To do:
Repeat every line below exactly, word for word.

Begin Given material

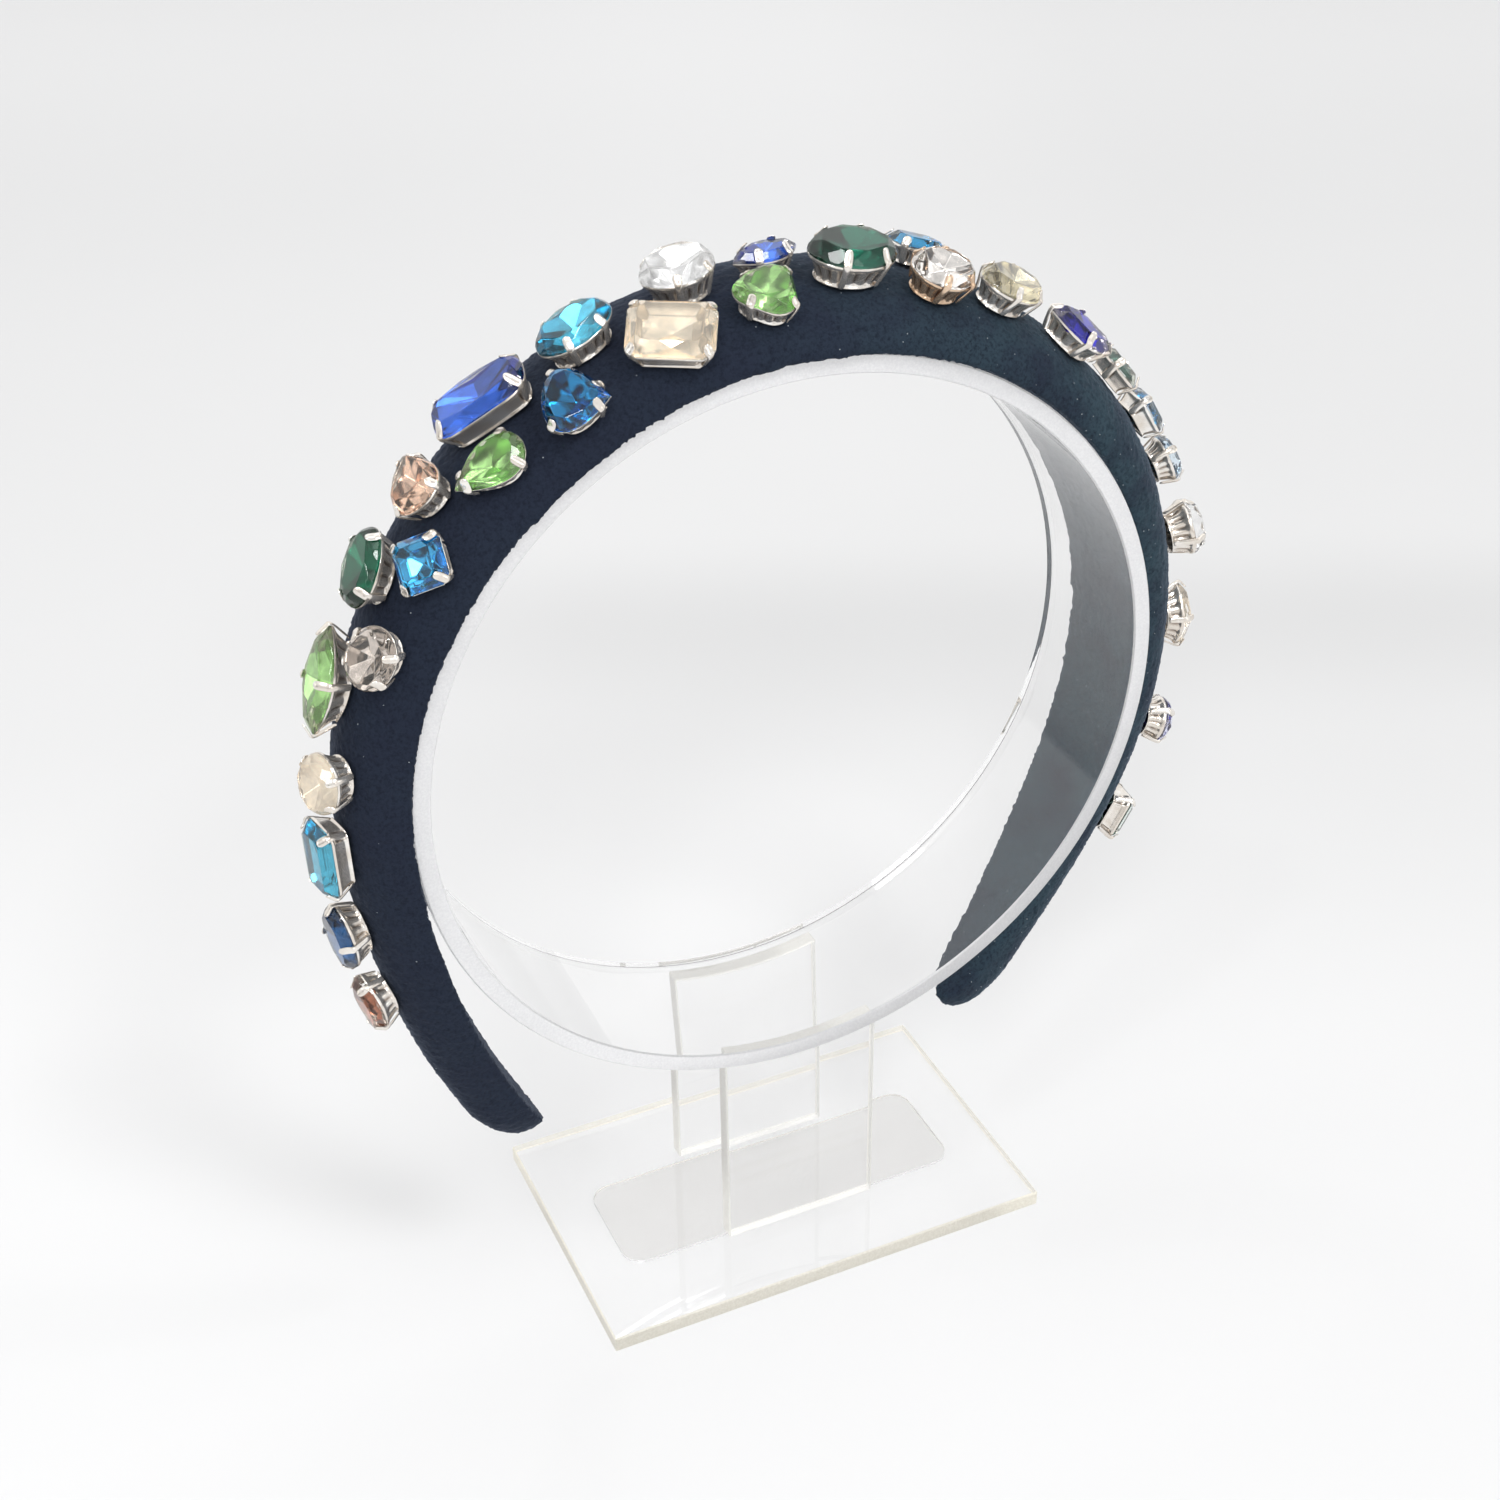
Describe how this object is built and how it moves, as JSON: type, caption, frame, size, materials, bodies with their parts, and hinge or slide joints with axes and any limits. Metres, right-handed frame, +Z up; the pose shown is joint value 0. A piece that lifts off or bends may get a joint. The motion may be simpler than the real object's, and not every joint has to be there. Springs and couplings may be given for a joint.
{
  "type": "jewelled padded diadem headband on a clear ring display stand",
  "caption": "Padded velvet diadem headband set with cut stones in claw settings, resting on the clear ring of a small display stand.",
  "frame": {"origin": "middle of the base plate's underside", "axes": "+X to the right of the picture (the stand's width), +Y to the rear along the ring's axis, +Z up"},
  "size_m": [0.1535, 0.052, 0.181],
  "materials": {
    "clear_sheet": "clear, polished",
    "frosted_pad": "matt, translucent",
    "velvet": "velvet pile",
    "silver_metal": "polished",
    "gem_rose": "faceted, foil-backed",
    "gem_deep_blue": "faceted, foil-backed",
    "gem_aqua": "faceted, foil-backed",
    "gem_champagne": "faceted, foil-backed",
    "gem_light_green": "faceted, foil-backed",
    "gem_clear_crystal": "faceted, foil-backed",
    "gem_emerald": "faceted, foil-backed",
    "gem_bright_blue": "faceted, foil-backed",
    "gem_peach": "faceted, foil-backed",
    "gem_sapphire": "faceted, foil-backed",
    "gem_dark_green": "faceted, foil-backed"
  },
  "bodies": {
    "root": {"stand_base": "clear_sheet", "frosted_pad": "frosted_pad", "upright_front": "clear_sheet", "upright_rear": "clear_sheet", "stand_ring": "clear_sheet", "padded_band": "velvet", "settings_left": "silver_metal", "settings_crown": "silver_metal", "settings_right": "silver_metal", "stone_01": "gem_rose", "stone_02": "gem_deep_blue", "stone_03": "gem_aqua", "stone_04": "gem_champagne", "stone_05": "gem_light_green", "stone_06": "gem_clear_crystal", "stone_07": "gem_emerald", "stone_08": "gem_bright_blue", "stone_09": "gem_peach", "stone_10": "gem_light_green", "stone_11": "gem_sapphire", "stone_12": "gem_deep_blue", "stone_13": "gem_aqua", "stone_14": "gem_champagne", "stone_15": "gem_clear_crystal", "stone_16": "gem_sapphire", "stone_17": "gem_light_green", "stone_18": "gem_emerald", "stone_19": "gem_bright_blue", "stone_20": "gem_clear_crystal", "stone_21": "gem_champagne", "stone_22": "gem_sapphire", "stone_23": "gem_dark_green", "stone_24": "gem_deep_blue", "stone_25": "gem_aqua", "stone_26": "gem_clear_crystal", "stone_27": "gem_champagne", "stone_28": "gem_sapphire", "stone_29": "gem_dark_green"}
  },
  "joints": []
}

End Given material

Answer to the exercise:
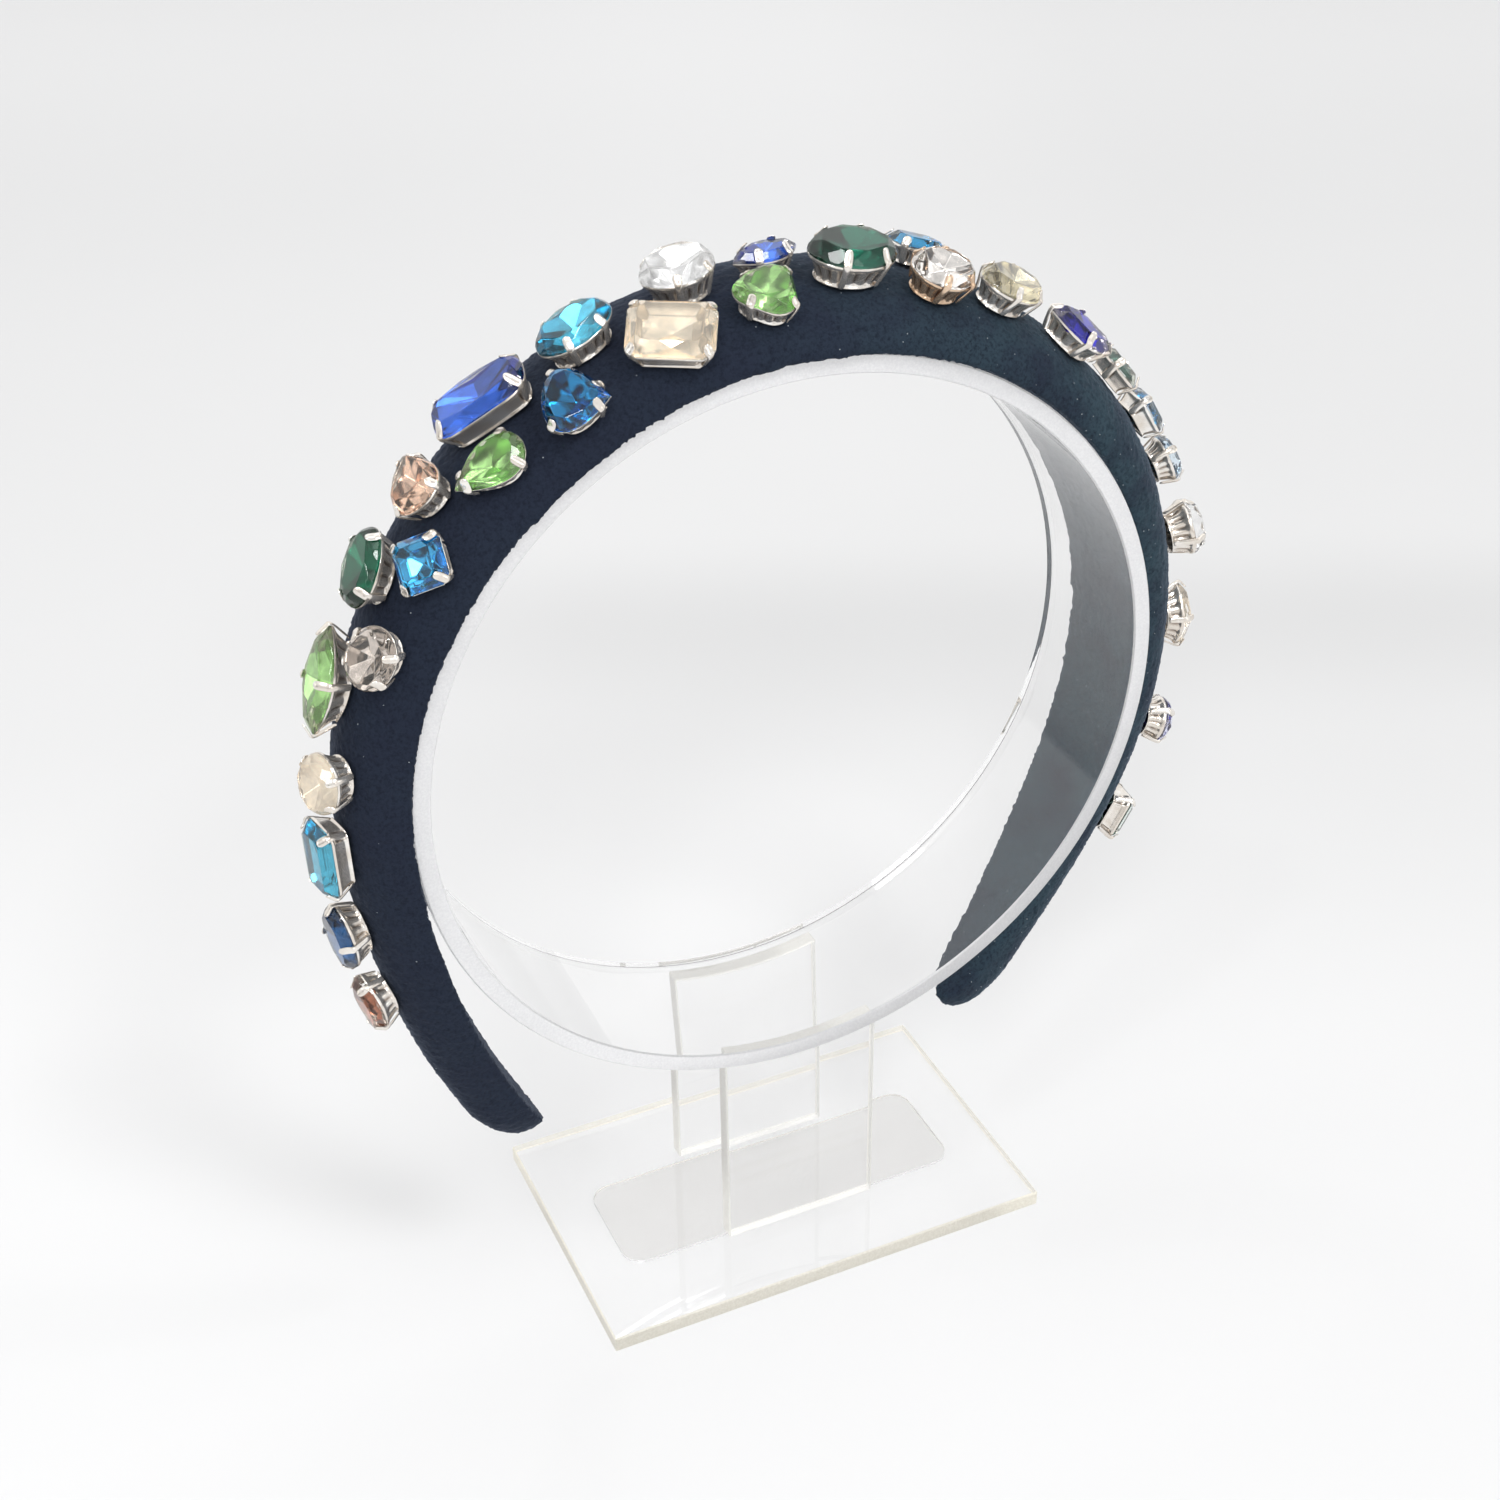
Describe how this object is built and how it moves, as JSON: type, caption, frame, size, materials, bodies with their parts, and hinge or slide joints with axes and any limits. Metres, right-handed frame, +Z up; the pose shown is joint value 0. A piece that lifts off or bends may get a joint. The motion may be simpler than the real object's, and not every joint has to be there. Springs and couplings may be given for a joint.
{
  "type": "jewelled padded diadem headband on a clear ring display stand",
  "caption": "Padded velvet diadem headband set with cut stones in claw settings, resting on the clear ring of a small display stand.",
  "frame": {"origin": "middle of the base plate's underside", "axes": "+X to the right of the picture (the stand's width), +Y to the rear along the ring's axis, +Z up"},
  "size_m": [0.1535, 0.052, 0.181],
  "materials": {
    "clear_sheet": "clear, polished",
    "frosted_pad": "matt, translucent",
    "velvet": "velvet pile",
    "silver_metal": "polished",
    "gem_rose": "faceted, foil-backed",
    "gem_deep_blue": "faceted, foil-backed",
    "gem_aqua": "faceted, foil-backed",
    "gem_champagne": "faceted, foil-backed",
    "gem_light_green": "faceted, foil-backed",
    "gem_clear_crystal": "faceted, foil-backed",
    "gem_emerald": "faceted, foil-backed",
    "gem_bright_blue": "faceted, foil-backed",
    "gem_peach": "faceted, foil-backed",
    "gem_sapphire": "faceted, foil-backed",
    "gem_dark_green": "faceted, foil-backed"
  },
  "bodies": {
    "root": {"stand_base": "clear_sheet", "frosted_pad": "frosted_pad", "upright_front": "clear_sheet", "upright_rear": "clear_sheet", "stand_ring": "clear_sheet", "padded_band": "velvet", "settings_left": "silver_metal", "settings_crown": "silver_metal", "settings_right": "silver_metal", "stone_01": "gem_rose", "stone_02": "gem_deep_blue", "stone_03": "gem_aqua", "stone_04": "gem_champagne", "stone_05": "gem_light_green", "stone_06": "gem_clear_crystal", "stone_07": "gem_emerald", "stone_08": "gem_bright_blue", "stone_09": "gem_peach", "stone_10": "gem_light_green", "stone_11": "gem_sapphire", "stone_12": "gem_deep_blue", "stone_13": "gem_aqua", "stone_14": "gem_champagne", "stone_15": "gem_clear_crystal", "stone_16": "gem_sapphire", "stone_17": "gem_light_green", "stone_18": "gem_emerald", "stone_19": "gem_bright_blue", "stone_20": "gem_clear_crystal", "stone_21": "gem_champagne", "stone_22": "gem_sapphire", "stone_23": "gem_dark_green", "stone_24": "gem_deep_blue", "stone_25": "gem_aqua", "stone_26": "gem_clear_crystal", "stone_27": "gem_champagne", "stone_28": "gem_sapphire", "stone_29": "gem_dark_green"}
  },
  "joints": []
}